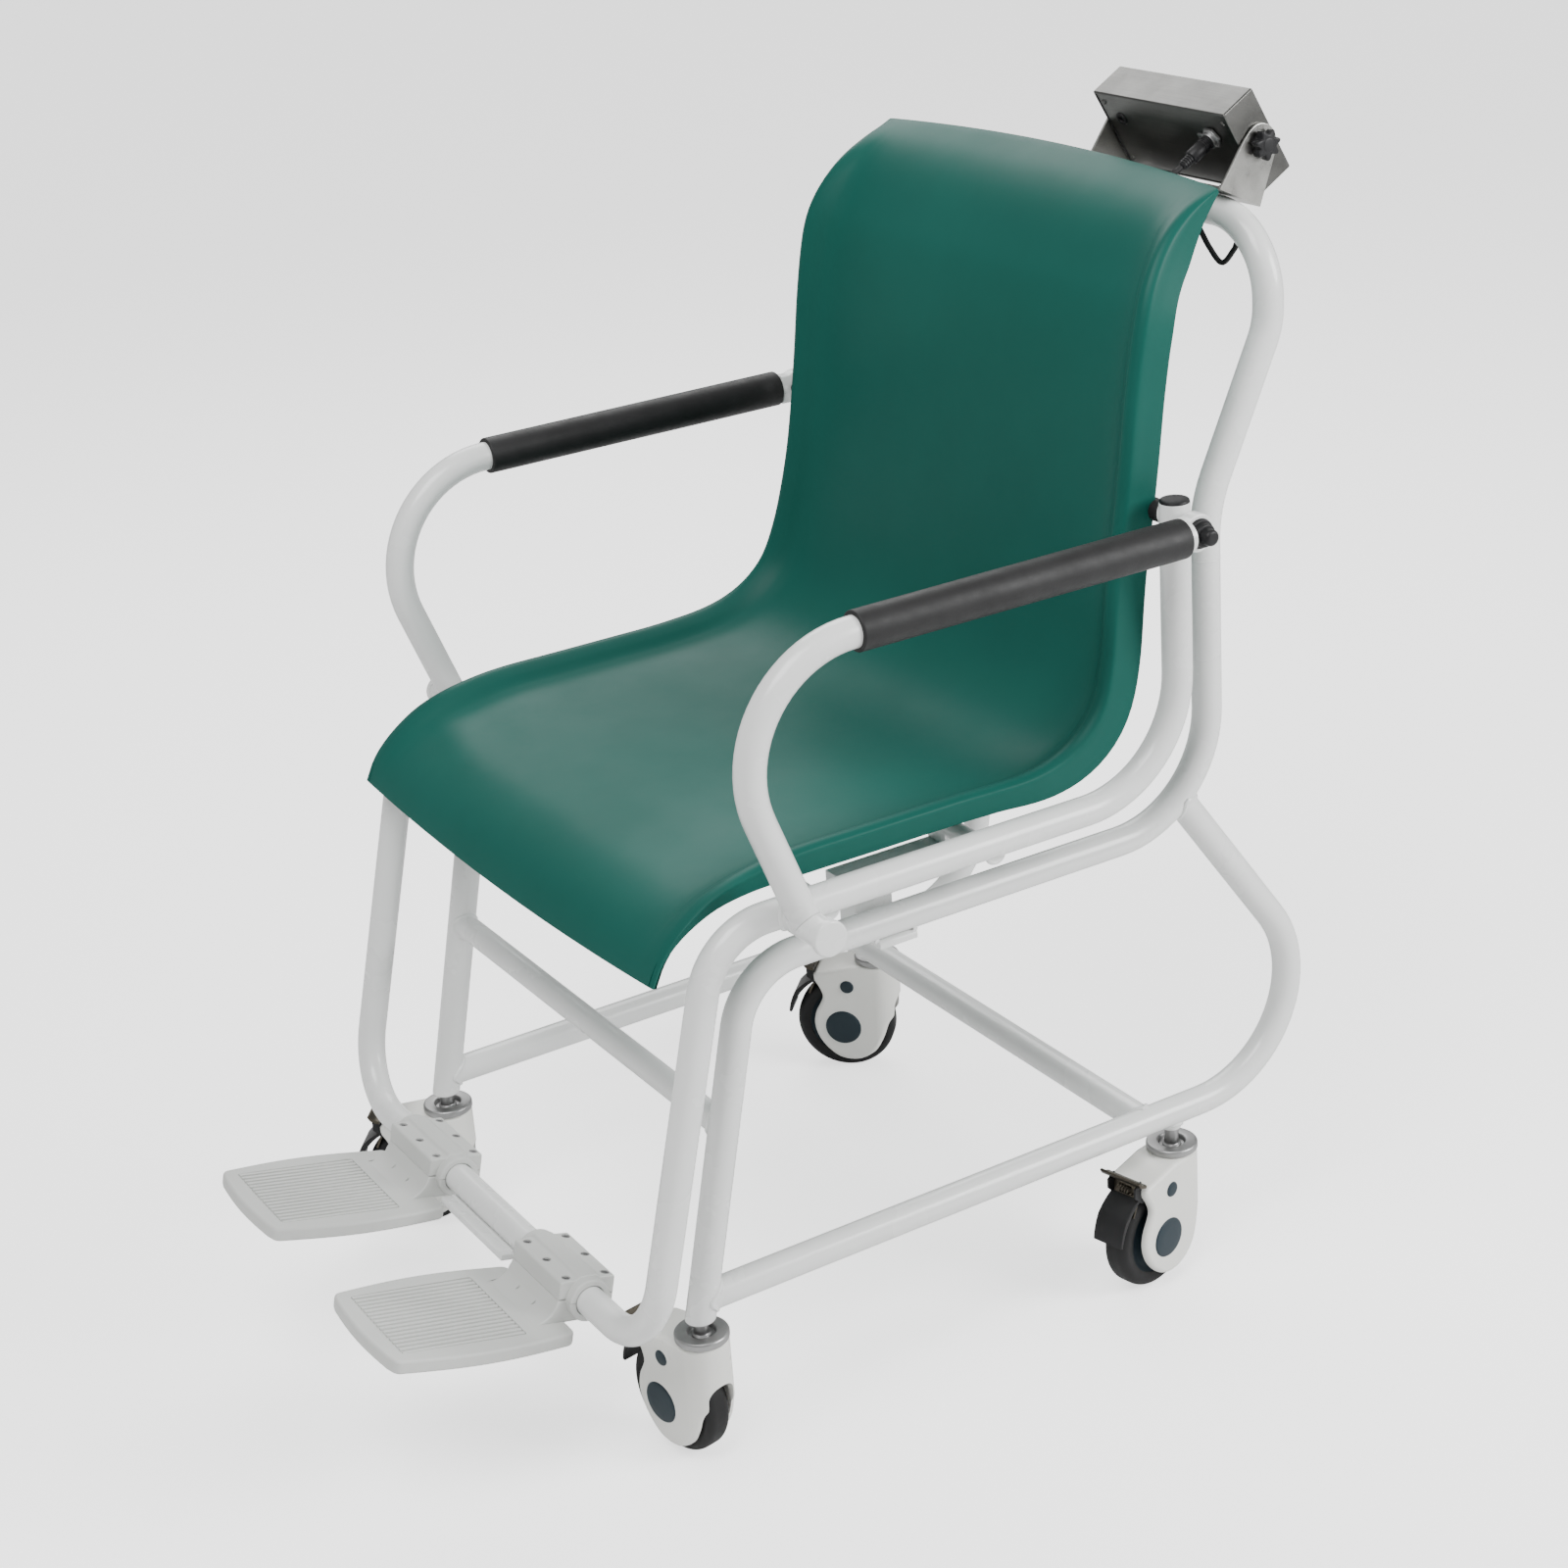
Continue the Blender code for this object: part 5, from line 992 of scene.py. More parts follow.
class CHAIRSCALE_OT_shell(Builder, bpy.types.Operator):
    """Builds the moulded seat"""
    bl_idname = "chair_scale.shell"
    bl_label = "Seat shell"

    def make(self):
        rows, fine = 120, 7
        rim = smooth_line([(0, y, z) for y, z in SHELL_RIM], rows)
        across = smooth_line(SHELL_ACROSS, (len(SHELL_ACROSS) - 1) * fine + 1)
        half = len(across) - 1
        bm = bmesh.new()
        bmesh.ops.create_grid(bm, x_segments=2 * half, y_segments=rows - 1, size=1)
        for vert in bm.verts:
            column = round((vert.co.x + 1) * half) - half
            row = round((vert.co.y + 1) / 2 * (rows - 1))
            vert.co = self.point(rim, row, across[abs(column)], -1 if column < 0 else 1)
        shell = finished("moulded_seat", bm, green_shell(), "frame", ["seat_shell"],
                         smooth=60, recalculated=False)
        wall = shell.modifiers.new("wall", "SOLIDIFY")
        wall.thickness = sizes().shell_wall
        wall.offset = -1
        wall.use_even_offset = False
        round_off = shell.modifiers.new("rim", "BEVEL")
        round_off.limit_method = "ANGLE"
        round_off.angle_limit = math.radians(60)
        round_off.width = 0.0016
        round_off.segments = 3

    def point(self, rim, row, across, side):
        share = row / (len(rim) - 1)
        before, after = rim[max(row - 1, 0)], rim[min(row + 1, len(rim) - 1)]
        along = (after - before).normalized()
        up = Vector((0, -along.z, along.y))
        width, dish, flank = across
        fade = eased(0, 0.14, share) * eased(0, 0.12, 1 - share)
        back = eased(0.38, 0.5, share)
        top_end = math.sin(min((1 - share) / 0.08, 1) * math.pi / 2)
        depth = SHELL_FLANK_SEAT * (1 - back) + SHELL_FLANK_BACK * back
        depth *= 0.12 + 0.88 * eased(0, 0.2, share) * top_end
        bend = eased(0.34, 0.44, share) * (1 - eased(0.5, 0.64, share))
        half = SHELL_HALF_W + SHELL_SEAT_SPREAD * (1 - eased(0.45, 0.66, share))
        half += SHELL_BEND_SPREAD * bend - SHELL_TIP_INSET * eased(0.84, 1, share)
        crown = sizes().shell_crown / MM * eased(0.84, 1, share)
        crown -= SHELL_LIP_CROWN * (1 - eased(0, 0.14, share))
        crown *= 1 - width ** 2
        point = rim[row] - up * (SHELL_DISH * dish * fade + depth * flank) + along * crown
        return Vector((side * half * width, point.y, point.z))


def eased(low, high, value):
    t = min(max((value - low) / (high - low), 0), 1)
    return t * t * (3 - 2 * t)


class CHAIRSCALE_OT_armrests(Builder, bpy.types.Operator):
    """Builds the armrests: tube, lug, foam grip and hinge bolt"""
    bl_idname = "chair_scale.armrests"
    bl_label = "Armrests"

    def make(self):
        r = sizes().tube / MM / 2
        for tag, side in SIDES.items():
            self.arm(tag, side, r)
            self.grip(tag, side, r)
            self.bolt(tag, side)

    def arm(self, tag, side, r):
        x = side * ARM_X
        lean = ARM_LEAN
        rise = ARM_Z - SEAT_RAIL_Z
        low = (x, STUB_Y - 5 * math.sin(lean), SEAT_RAIL_Z + 5 * math.cos(lean))
        line = bent([low, (x, STUB_Y - rise * math.tan(lean), ARM_Z), (x, ARM_END_Y, ARM_Z)],
                    [ARM_BEND_R])
        bm = bmesh.new()
        first, last = sweep(bm, line, r, capped=False)
        down = (line[0] - line[1]).normalized()
        bmesh.ops.translate(bm, verts=first, vec=-down * 26)
        to_tube(first, down, (x, STUB_Y, SEAT_RAIL_Z), (1, 0, 0), r + 0.2)
        cap(bm, first)
        cap(bm, last)
        outline = [(192.4, -13)] + arc((209, 0), 15.5, -122, 122, 36) + [(192.4, 13)]
        lug = prism(bm, outline, 0, ARM_LUG_T, 1.5, 3)
        inner = x - ARM_LUG_T if side > 0 else x
        bmesh.ops.transform(bm, verts=lug, matrix=move(inner, 0, ARM_Z) @ SIDEWAYS)
        finished(f"arm_tube_{tag}", bm, white_paint(), f"armrest_{tag}", [f"arm_{tag}"],
                 weighted=True)

    def grip(self, tag, side, r):
        outer, long = sizes().grip / MM / 2, GRIP_L
        profile = filleted([(r + 0.3, 0), (outer, 0), (outer, long), (r + 0.3, long),
                            (r + 0.3, 0)], [0, 1.8, 1.8, 0.6, 0], 5)[:-1]
        bm = bmesh.new()
        lathe(bm, profile, move(side * ARM_X, GRIP_START_Y, ARM_Z) @ turn(-90, "X"), 56, closed=True)
        finished(f"foam_grip_{tag}", bm, foam(), f"armrest_{tag}", [f"arm_grip_{tag}"])

    def bolt(self, tag, side):
        bm = bmesh.new()
        at = move(side * ARM_X, SEAT_UPRIGHT_Y, ARM_Z) @ turn(90 * side, "Y")
        lathe(bm, filleted([(0, 3.4), (11.6, 3.4), (12.4, 0.4), (0, 0.4)], [0, 1, 0.4, 0]), at, 48)
        lathe(bm, filleted([(0, 9), (9.4, 9), (9.8, 3), (0, 3)], [0, 1.6, 0, 0], 4), at, 48)
        lathe(bm, filleted([(0, 17.4), (6.4, 17.4), (7, 8.6), (0, 8.6)], [0, 5, 0, 0], 8), at, 40)
        lathe(bm, filleted([(0, -12.4), (8, -12.4), (8, -16.9), (0, -16.9)], [0, 0.6, 0.6, 0]),
              at, 32)
        lathe(bm, [(0, 0), (4, 0), (4, -33), (0, -33)], at, 24)
        finished(f"hinge_knob_{tag}", bm, black_plastic(), "frame", [f"arm_bolt_{tag}"])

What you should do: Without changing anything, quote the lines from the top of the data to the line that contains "round_off.segments = 3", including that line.

Solution:
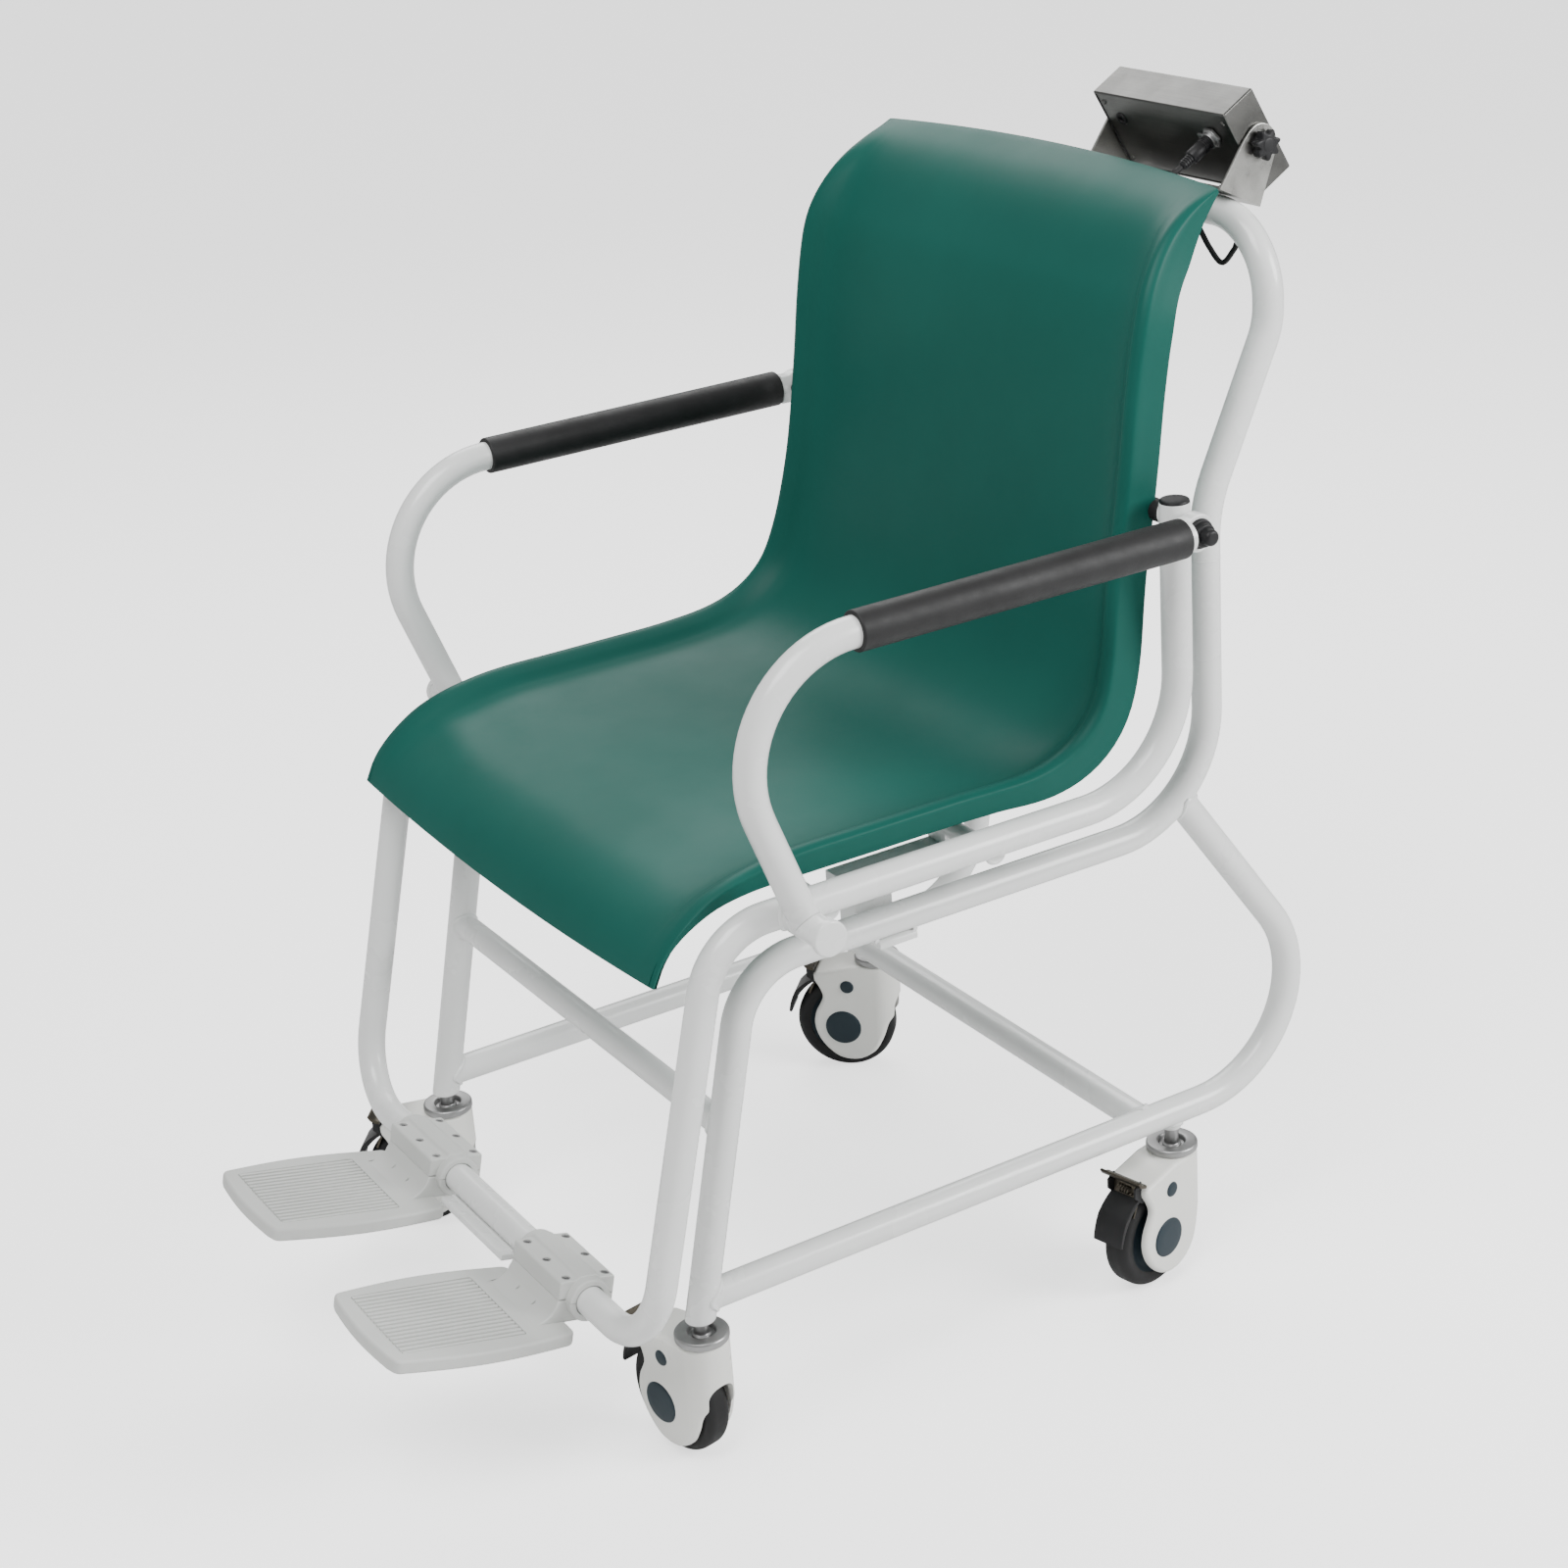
Continue the Blender code for this object: part 5, from line 992 of scene.py. More parts follow.
class CHAIRSCALE_OT_shell(Builder, bpy.types.Operator):
    """Builds the moulded seat"""
    bl_idname = "chair_scale.shell"
    bl_label = "Seat shell"

    def make(self):
        rows, fine = 120, 7
        rim = smooth_line([(0, y, z) for y, z in SHELL_RIM], rows)
        across = smooth_line(SHELL_ACROSS, (len(SHELL_ACROSS) - 1) * fine + 1)
        half = len(across) - 1
        bm = bmesh.new()
        bmesh.ops.create_grid(bm, x_segments=2 * half, y_segments=rows - 1, size=1)
        for vert in bm.verts:
            column = round((vert.co.x + 1) * half) - half
            row = round((vert.co.y + 1) / 2 * (rows - 1))
            vert.co = self.point(rim, row, across[abs(column)], -1 if column < 0 else 1)
        shell = finished("moulded_seat", bm, green_shell(), "frame", ["seat_shell"],
                         smooth=60, recalculated=False)
        wall = shell.modifiers.new("wall", "SOLIDIFY")
        wall.thickness = sizes().shell_wall
        wall.offset = -1
        wall.use_even_offset = False
        round_off = shell.modifiers.new("rim", "BEVEL")
        round_off.limit_method = "ANGLE"
        round_off.angle_limit = math.radians(60)
        round_off.width = 0.0016
        round_off.segments = 3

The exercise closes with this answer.